The Chinese University of Hong Kong offered him a joint PhD program in computational social science and communication and media at the University of Hong Kong (HKU).

“I didn’t want to waste another year and wait again. Hong Kong is also closer to my hometown and more convenient than flying 19-20 hours from New York every time,” he said. Yet he has not given up on coming to the U.S. for a future postdoc program.

This desire shown by international students to be trained in an American school, despite the constraints, is part of how the U.S. builds soft power, Startz said, noting that there’s a long list of world leaders with an American college education.

“It's not a dollar and cents thing, but it's going to be a shame if we start to lose that,” he said.

He noted that the tech industry is reliant on international graduates, as they are “much more likely to come out entrepreneurial and start new businesses.”

This was corroborated by Roger Cone, a professor of molecular and integrative physiology at the University of Michigan, who said, “You get 20 times the improvement if you're recruiting from the best and brightest eight billion people in the world as against from 300 million in the U.S.”

He said there are particular concerns in the STEM fields that a drop in international students will create a huge knowledge deficit.

“That will simply make us less competitive,” he said, adding that this plays into the hands of other countries like China.

Since the Trump administration reined in the number of foreign students coming to the U.S., some universities in Europe and Asia have seized the moment to woo top talent into their programs. Cone said he, too, got an advertisement from a top Indian University looking for visiting professors.

“I'm sure that countries that are advancing their high-tech and STEM fields are looking at this as an opportunity.
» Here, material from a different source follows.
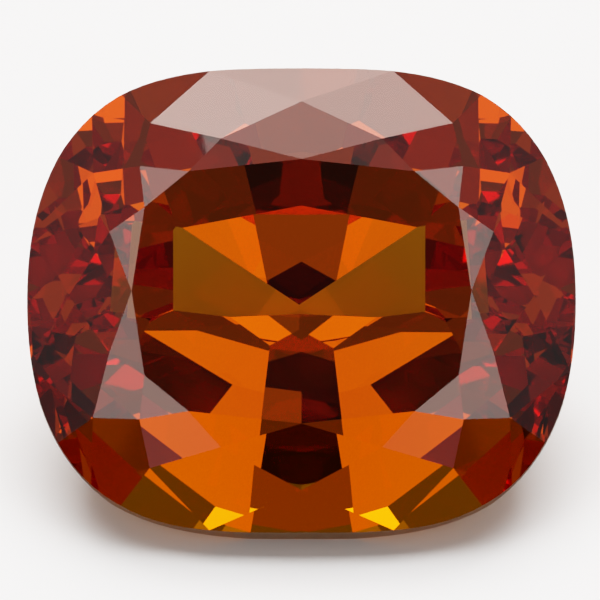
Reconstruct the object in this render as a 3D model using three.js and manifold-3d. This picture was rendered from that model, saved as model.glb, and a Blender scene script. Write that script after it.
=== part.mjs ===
// A cushion-cut zircon gemstone, loose, resting on the front main facet of its
// pavilion with its crown leaning towards -Y.
//
// The stone is worked the way a cutter works it: a cushion-shaped blank is
// ground flat, one facet at a time, by taking a block away beyond the facet's
// plane. The girdle is the band of the blank that no facet reaches.
//
// Cutting frame: X is the length, Y the width and Z the axis through the table;
// z = 0 is the crown edge of the girdle. Millimetres and degrees. An azimuth is
// counted from +X towards +Y, and a slope from the plane of the girdle.

import * as THREE from 'three';
import { mergeVertices } from 'three/addons/utils/BufferGeometryUtils.js';
import Module from 'manifold-3d';

// Cushion outline: a superellipse

const LENGTH = 12.0;
const WIDTH = 10.26;
const END_POWER = 3.4;          // fullness of the outline towards the ends
const SIDE_POWER = 2.25;        // and towards the long sides
const GIRDLE_STEPS = 120;       // straight pieces in the polished girdle
const GIRDLE = 0.31;            // height of the girdle at the main facets

// Crown: 12 kites, 12 stars, 12 diamonds and 24 girdle triangles round the table

const KITE_SLOPE = 25.3;
const CROWN = 1.33;             // girdle to table
const STAR_DROP = 0.23;         // from the table to the points of the stars
const KITE_DROP = 0.65;         // from the table to the outer points of the kites
const TABLE_END = 3.70;         // centre of the table to its end corner
const TABLE_SIDE = 2.91;        // centre of the table to its side corner
const TABLE_LONG = { x: 2.46, y: 2.64, faces: 71 };     // corner nearer the long side
const TABLE_SHORT = { x: 3.42, y: 1.85, faces: 24.5 };  // corner nearer the end
const KITE_LONG_AZ = 49;        // azimuths of the outer points of those two kites
const KITE_SHORT_AZ = 30.7;
const DIAMOND_AZ = [68.4, 41.6, 14.7];   // azimuths where the diamonds reach the girdle

// Pavilion, back and front: a main, two keel facets and two end mains on either
// side of a short keel, then facets that run up to the girdle. The rises of main,
// keel facet and end main are millimetres up per millimetre outwards, along X or
// across the keel. The main ends in a point at its tip, a little off the keel. A
// girdle facet is given by the azimuth it faces, its slope, and how far inside the
// outline it reaches at the girdle's lower edge: one that reaches outside it leaves
// the girdle thicker there. The front main is a little steeper than the back one.

const DEPTH = 5.65;             // girdle to the middle of the keel
const KEEL = 2.77;              // half the keel
const KEEL_SHIFT = -0.05;       // the keel stands a little left of the middle
const HALVES = [
  {
    side: 1, main: 0.775, tip: 0.20, keel: 0.23, end: 0.885, across: 0.41,
    girdle: [
      { faces: 44, slope: 54, inset: 0 },
      { faces: 86, slope: 52, inset: 0.08 },
      { faces: 6.5, slope: 72, inset: -0.09 },
    ],
  },
  {
    side: -1, main: 0.90, tip: 0.36, keel: 0.17, end: 0.88, across: 0.61,
    girdle: [
      { faces: 36, slope: 55, inset: -0.06 },
      { faces: 67.5, slope: 43, inset: -0.35 },
      { faces: 6, slope: 66, inset: -0.10 },
    ],
  },
];

const UP = 1, DOWN = -1;
const rad = THREE.MathUtils.degToRad;
const point = (x, y, z) => new THREE.Vector3(x, y, z);

const wasm = await Module();
wasm.setup();

// Point of the girdle's outline in the direction of an azimuth
function girdlePoint(azimuth, z = 0) {
  const c = Math.cos(rad(azimuth)), s = Math.sin(rad(azimuth));
  let inner = 0, outer = LENGTH;
  for (let i = 0; i < 40; i++) {
    const r = (inner + outer) / 2;
    const power = Math.abs(2 * r * c / LENGTH) ** END_POWER + Math.abs(2 * r * s / WIDTH) ** SIDE_POWER;
    if (power < 1) inner = r; else outer = r;
  }
  return point(inner * c, inner * s, z);
}

const outline = Array.from({ length: GIRDLE_STEPS }, (_, i) => girdlePoint(360 * i / GIRDLE_STEPS));

// How far the outline reaches towards an azimuth
function girdleReach(azimuth) {
  const towards = point(Math.cos(rad(azimuth)), Math.sin(rad(azimuth)), 0);
  return Math.max(...outline.map(p => p.dot(towards)));
}

// Plane of a facet that faces an azimuth, at a slope, through a point
function facet(azimuth, slope, at, side = UP) {
  const a = rad(azimuth), b = rad(slope);
  const normal = point(Math.sin(b) * Math.cos(a), Math.sin(b) * Math.sin(a), side * Math.cos(b));
  return new THREE.Plane().setFromNormalAndCoplanarPoint(normal, at);
}

// Plane of a pavilion facet that rises outwards, in Z per millimetre of X and of Y
function rising(x, y, at) {
  return new THREE.Plane().setFromNormalAndCoplanarPoint(point(x, y, -1).normalize(), at);
}

// Plane through three points, facing away from the middle of the stone
function facetThrough(p, q, r) {
  const plane = new THREE.Plane().setFromCoplanarPoints(p, q, r);
  return plane.constant > 0 ? plane.negate() : plane;
}

const level = z => new THREE.Plane(point(0, 0, 1), -z);
const upright = azimuth => new THREE.Plane(point(-Math.sin(rad(azimuth)), Math.cos(rad(azimuth)), 0), 0);

// Point where three planes meet
function meet(a, b, c) {
  const bc = b.normal.clone().cross(c.normal), ca = c.normal.clone().cross(a.normal);
  const ab = a.normal.clone().cross(b.normal), scale = -1 / a.normal.dot(bc);
  return bc.multiplyScalar(a.constant).addScaledVector(ca, b.constant).addScaledVector(ab, c.constant)
    .multiplyScalar(scale);
}

function crownFacets() {
  const table = level(CROWN);
  const side = point(0, TABLE_SIDE, CROWN), end = point(TABLE_END, 0, CROWN);
  const long = point(TABLE_LONG.x, TABLE_LONG.y, CROWN), short = point(TABLE_SHORT.x, TABLE_SHORT.y, CROWN);
  const kites = [
    facet(90, KITE_SLOPE, side), facet(TABLE_LONG.faces, KITE_SLOPE, long),
    facet(TABLE_SHORT.faces, KITE_SLOPE, short), facet(0, KITE_SLOPE, end),
  ];
  const corners = [side, long, short, end];
  const starLevel = level(CROWN - STAR_DROP), kiteLevel = level(CROWN - KITE_DROP);
  const outerAz = [90, KITE_LONG_AZ, KITE_SHORT_AZ, 0];
  const outer = kites.map((kite, i) => meet(kite, upright(outerAz[i]), kiteLevel));
  const facets = [table, ...kites];
  for (let i = 0; i < 3; i++) {
    const starPoint = meet(kites[i], kites[i + 1], starLevel);
    facets.push(facetThrough(corners[i], corners[i + 1], starPoint));
    const diamond = facetThrough(outer[i], starPoint, outer[i + 1]);
    const tip = girdlePoint(DIAMOND_AZ[i]);
    tip.z = -(diamond.constant + diamond.normal.x * tip.x + diamond.normal.y * tip.y) / diamond.normal.z;
    facets.push(diamond);
    facets.push(facetThrough(outer[i], tip, girdlePoint(outerAz[i])));
    facets.push(facetThrough(outer[i + 1], tip, girdlePoint(outerAz[i + 1])));
  }
  return facets;
}

// The facets that meet over the keel, front and back
function keelFacets() {
  const facets = [];
  for (const { side, main, tip, keel, end, across } of HALVES) {
    facets.push(rising(0, side * main, point(0, side * tip, across * tip - DEPTH)));
    for (const x of [1, -1]) {
      facets.push(rising(x * keel, side * across, point(0, 0, -DEPTH)));
      facets.push(rising(x * end, side * across, point(x * KEEL, 0, keel * KEEL - DEPTH)));
    }
  }
  return facets.map(plane => plane.translate(point(KEEL_SHIFT, 0, 0)));
}

function girdleFacets() {
  return HALVES.flatMap(({ side, girdle }) => girdle.flatMap(({ faces, slope, inset }) => {
    const reach = girdleReach(faces) - inset;
    const foot = point(reach * Math.cos(rad(faces)), reach * Math.sin(rad(faces)), -GIRDLE);
    return mirrored(facet(faces, slope, foot, DOWN)).filter(plane => plane.normal.y * side > 0);
  }));
}

// A facet and its images in the two upright planes of symmetry
function mirrored(plane) {
  const found = [];
  for (const x of [1, -1]) {
    for (const y of [1, -1]) {
      const normal = plane.normal.clone().multiply(point(x, y, 1));
      if (!found.some(other => other.normal.distanceTo(normal) < 1e-6)) {
        found.push(new THREE.Plane(normal, plane.constant));
      }
    }
  }
  return found;
}

function solid(geometry) {
  geometry.deleteAttribute('normal');
  geometry.deleteAttribute('uv');
  const welded = mergeVertices(geometry, 1e-5);
  return new wasm.Manifold(new wasm.Mesh({
    numProp: 3,
    vertProperties: new Float32Array(welded.attributes.position.array),
    triVerts: new Uint32Array(welded.index.array),
  }));
}

function blank() {
  const cushion = new THREE.Shape(outline.map(p => new THREE.Vector2(p.x, p.y)));
  const prism = new THREE.ExtrudeGeometry(cushion, { depth: DEPTH + CROWN + 2, bevelEnabled: false });
  return solid(prism.translate(0, 0, -DEPTH - 1));
}

// Block that grinds away everything beyond a facet's plane
function grind(plane) {
  const size = 3 * LENGTH;
  const block = new THREE.BoxGeometry(size, size, size).translate(0, 0, size / 2);
  const turn = new THREE.Quaternion().setFromUnitVectors(point(0, 0, 1), plane.normal);
  const foot = plane.normal.clone().multiplyScalar(-plane.constant);
  return solid(block.applyQuaternion(turn).translate(foot.x, foot.y, foot.z));
}

function stoneGeometry() {
  let stone = blank();
  for (const plane of [...crownFacets().flatMap(mirrored), ...keelFacets(), ...girdleFacets()]) {
    stone = stone.subtract(grind(plane));
  }
  const cut = stone.getMesh();
  const geometry = new THREE.BufferGeometry();
  geometry.setAttribute('position', new THREE.BufferAttribute(new Float32Array(cut.vertProperties), 3));
  geometry.setIndex(new THREE.BufferAttribute(new Uint32Array(cut.triVerts), 1));
  return geometry;
}

const material = new THREE.MeshStandardMaterial({
  color: new THREE.Color(0.72, 0.24, 0.02), roughness: 0.03, metalness: 0,
  transparent: true, opacity: 0.75, flatShading: true,
});
const zircon = new THREE.Mesh(stoneGeometry(), material);
zircon.name = 'zircon';

// Laid on the front main facet, with the middle of its box over the origin
zircon.rotation.x = Math.atan(HALVES.find(half => half.side < 0).main);
zircon.updateMatrixWorld(true);
const box = new THREE.Box3().setFromObject(zircon, true);
const middle = box.getCenter(point(0, 0, 0));
zircon.position.set(-middle.x, -middle.y, -box.min.z);

const part = new THREE.Group();
part.name = 'cushion_cut_zircon';
part.add(zircon);

export default part;
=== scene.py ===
"""A cushion-cut zircon on a pale floor, seen almost straight down through its table."""

import math

import bmesh
import bpy
from mathutils import Matrix, Vector


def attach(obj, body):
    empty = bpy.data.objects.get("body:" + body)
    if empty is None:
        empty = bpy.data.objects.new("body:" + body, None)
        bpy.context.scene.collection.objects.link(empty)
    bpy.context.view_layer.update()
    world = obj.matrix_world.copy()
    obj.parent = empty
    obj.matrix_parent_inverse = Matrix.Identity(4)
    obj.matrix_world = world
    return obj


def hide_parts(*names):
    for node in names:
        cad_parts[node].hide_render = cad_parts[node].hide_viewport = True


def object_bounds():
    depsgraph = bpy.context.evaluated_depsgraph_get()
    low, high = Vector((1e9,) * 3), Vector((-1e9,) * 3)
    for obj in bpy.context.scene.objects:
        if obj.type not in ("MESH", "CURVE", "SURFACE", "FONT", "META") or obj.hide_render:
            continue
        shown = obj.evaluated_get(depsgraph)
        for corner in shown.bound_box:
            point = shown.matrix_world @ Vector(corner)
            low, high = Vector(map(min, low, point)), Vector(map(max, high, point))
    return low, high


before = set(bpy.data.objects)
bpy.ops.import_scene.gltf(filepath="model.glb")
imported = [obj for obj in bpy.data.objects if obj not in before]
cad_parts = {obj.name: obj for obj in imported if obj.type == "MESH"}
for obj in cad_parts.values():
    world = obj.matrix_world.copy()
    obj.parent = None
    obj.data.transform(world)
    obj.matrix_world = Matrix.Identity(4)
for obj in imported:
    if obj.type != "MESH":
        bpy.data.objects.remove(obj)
cad_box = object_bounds()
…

Even Europe has announced a variety of funding schemes to try to recruit U.S scientists to Europe,” he said.

Universities such as the University of British Columbia , Vancouver, and Korea University , Seoul, announced a temporary transfer program for students and researchers affected by U.S.restrictions and extended the deadline for certain graduate programs starting next year.

Others like Western University , London, Max Planck Society, Germany, University of Paris-Saclay, Orsay, are offering improved funding targeted at current and prospective students of U.S.universities.